## Written problem
Print the listing below from its opening line through the line holding "return np.maximum(0.0, (depth", both ends included.
※ ※ ※
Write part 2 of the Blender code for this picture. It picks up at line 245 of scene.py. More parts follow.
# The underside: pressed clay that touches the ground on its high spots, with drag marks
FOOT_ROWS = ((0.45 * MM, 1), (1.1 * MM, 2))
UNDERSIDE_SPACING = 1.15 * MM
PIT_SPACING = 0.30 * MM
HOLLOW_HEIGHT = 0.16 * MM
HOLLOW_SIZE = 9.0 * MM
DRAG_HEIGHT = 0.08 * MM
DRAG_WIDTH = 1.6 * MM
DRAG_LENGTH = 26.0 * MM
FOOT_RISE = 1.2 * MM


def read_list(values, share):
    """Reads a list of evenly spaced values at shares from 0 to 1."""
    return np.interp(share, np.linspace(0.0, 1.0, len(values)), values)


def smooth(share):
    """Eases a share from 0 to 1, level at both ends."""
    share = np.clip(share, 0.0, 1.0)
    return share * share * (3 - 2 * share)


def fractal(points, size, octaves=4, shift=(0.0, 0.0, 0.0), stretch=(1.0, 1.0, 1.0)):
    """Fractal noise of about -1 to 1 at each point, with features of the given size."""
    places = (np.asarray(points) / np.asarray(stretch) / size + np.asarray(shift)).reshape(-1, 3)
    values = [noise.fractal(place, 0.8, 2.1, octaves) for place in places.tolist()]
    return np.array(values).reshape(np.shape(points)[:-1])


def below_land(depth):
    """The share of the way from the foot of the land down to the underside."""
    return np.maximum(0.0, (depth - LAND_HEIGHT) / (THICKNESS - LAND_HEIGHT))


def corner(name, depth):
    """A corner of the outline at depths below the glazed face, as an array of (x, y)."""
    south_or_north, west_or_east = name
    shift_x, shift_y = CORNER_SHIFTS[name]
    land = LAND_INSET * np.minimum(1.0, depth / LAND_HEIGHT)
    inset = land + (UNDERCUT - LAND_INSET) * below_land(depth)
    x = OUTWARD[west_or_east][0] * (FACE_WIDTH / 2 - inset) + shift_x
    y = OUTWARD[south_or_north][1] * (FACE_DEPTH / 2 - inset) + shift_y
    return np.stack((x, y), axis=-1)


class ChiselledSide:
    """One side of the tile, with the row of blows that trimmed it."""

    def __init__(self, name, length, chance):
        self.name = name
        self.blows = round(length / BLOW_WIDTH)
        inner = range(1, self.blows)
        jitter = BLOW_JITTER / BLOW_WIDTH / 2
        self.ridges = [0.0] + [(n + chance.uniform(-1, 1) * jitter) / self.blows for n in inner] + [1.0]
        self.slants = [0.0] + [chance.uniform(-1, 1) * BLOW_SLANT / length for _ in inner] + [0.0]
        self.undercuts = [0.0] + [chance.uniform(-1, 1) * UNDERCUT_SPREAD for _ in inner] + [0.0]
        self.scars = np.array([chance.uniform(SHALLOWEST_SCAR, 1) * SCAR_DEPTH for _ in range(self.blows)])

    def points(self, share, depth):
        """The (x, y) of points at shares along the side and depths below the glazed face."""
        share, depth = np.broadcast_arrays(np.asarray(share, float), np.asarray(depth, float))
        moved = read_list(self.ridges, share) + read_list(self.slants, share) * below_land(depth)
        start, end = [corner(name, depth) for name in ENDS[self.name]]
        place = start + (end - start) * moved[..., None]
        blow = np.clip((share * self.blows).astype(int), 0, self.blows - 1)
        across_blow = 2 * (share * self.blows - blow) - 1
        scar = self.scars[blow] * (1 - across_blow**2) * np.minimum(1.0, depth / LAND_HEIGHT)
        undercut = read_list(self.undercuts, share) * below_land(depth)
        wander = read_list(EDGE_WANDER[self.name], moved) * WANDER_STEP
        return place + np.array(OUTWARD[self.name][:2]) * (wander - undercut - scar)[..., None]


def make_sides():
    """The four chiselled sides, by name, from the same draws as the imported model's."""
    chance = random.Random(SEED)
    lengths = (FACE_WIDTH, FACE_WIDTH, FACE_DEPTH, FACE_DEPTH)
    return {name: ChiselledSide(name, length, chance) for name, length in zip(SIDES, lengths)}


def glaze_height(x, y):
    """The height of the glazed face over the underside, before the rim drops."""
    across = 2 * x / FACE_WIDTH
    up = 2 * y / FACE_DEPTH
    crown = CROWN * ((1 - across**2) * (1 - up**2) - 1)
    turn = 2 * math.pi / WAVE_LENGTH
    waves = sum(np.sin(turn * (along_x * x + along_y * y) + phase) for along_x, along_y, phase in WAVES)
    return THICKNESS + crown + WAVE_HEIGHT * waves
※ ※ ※
## Answer
Write part 2 of the Blender code for this picture. It picks up at line 245 of scene.py. More parts follow.
# The underside: pressed clay that touches the ground on its high spots, with drag marks
FOOT_ROWS = ((0.45 * MM, 1), (1.1 * MM, 2))
UNDERSIDE_SPACING = 1.15 * MM
PIT_SPACING = 0.30 * MM
HOLLOW_HEIGHT = 0.16 * MM
HOLLOW_SIZE = 9.0 * MM
DRAG_HEIGHT = 0.08 * MM
DRAG_WIDTH = 1.6 * MM
DRAG_LENGTH = 26.0 * MM
FOOT_RISE = 1.2 * MM


def read_list(values, share):
    """Reads a list of evenly spaced values at shares from 0 to 1."""
    return np.interp(share, np.linspace(0.0, 1.0, len(values)), values)


def smooth(share):
    """Eases a share from 0 to 1, level at both ends."""
    share = np.clip(share, 0.0, 1.0)
    return share * share * (3 - 2 * share)


def fractal(points, size, octaves=4, shift=(0.0, 0.0, 0.0), stretch=(1.0, 1.0, 1.0)):
    """Fractal noise of about -1 to 1 at each point, with features of the given size."""
    places = (np.asarray(points) / np.asarray(stretch) / size + np.asarray(shift)).reshape(-1, 3)
    values = [noise.fractal(place, 0.8, 2.1, octaves) for place in places.tolist()]
    return np.array(values).reshape(np.shape(points)[:-1])


def below_land(depth):
    """The share of the way from the foot of the land down to the underside."""
    return np.maximum(0.0, (depth - LAND_HEIGHT) / (THICKNESS - LAND_HEIGHT))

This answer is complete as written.